Hence, the renewable sector appears in 2026 not merely as an alternative to oil and gas but as its strategic complement within a new architecture of energy security.

Coal: The Reserve Beneficiary of Gas Market Instability

While the long-term trajectory of global energy is aimed at decarbonisation, coal continues to play the role of an insurance fuel. Amid rising LNG prices and the threat of gas supply disruptions, some countries in Asia and Europe are prepared to more actively utilise coal generation to navigate peak loads and protect their energy systems.

This does not alter the long-term trend but provides additional support to the coal market in the short term. For energy companies and industrial consumers, this implies that the fuel balance in 2026 remains hybrid: oil, gas, electricity, renewables, and coal continue to compete while simultaneously providing insurance against one another.
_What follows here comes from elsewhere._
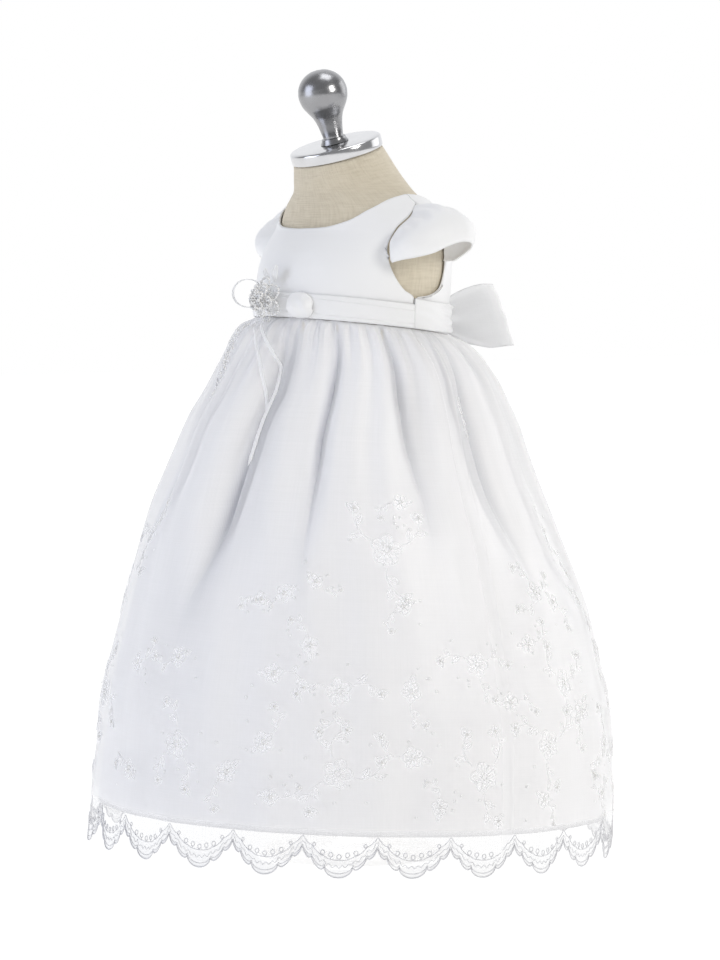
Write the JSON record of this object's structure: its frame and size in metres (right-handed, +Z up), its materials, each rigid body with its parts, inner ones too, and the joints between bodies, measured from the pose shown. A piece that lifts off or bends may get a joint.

What This Means for Investors and Energy Companies

In the coming days, the global market will evaluate not so much formal statements but the actual speed of raw material and fuel flow recovery. For investors, oil companies, participants in the oil products market, and refinery operators, the following benchmarks are currently priorities:

  • First, the resilience of key export routes.
  • Second, OPEC+ reactions and the actual availability of additional barrels.
  • Third, dynamics of LNG prices and their impact on electricity.
  • Fourth, refining margins and the behaviour of the oil products market.
  • Fifth, acceleration of investments in renewables, networks, storage, and energy independence projects.

As a result, Sunday, 12 April 2026, finds the oil, gas, electricity, and the entire global energy sector at a juncture where short-term geopolitical factors and long-term structural transformations are occurring simultaneously. This interplay makes the current moment critically important for decision-makers in oil and gas, energy, refining, commodity trading, and infrastructure investments.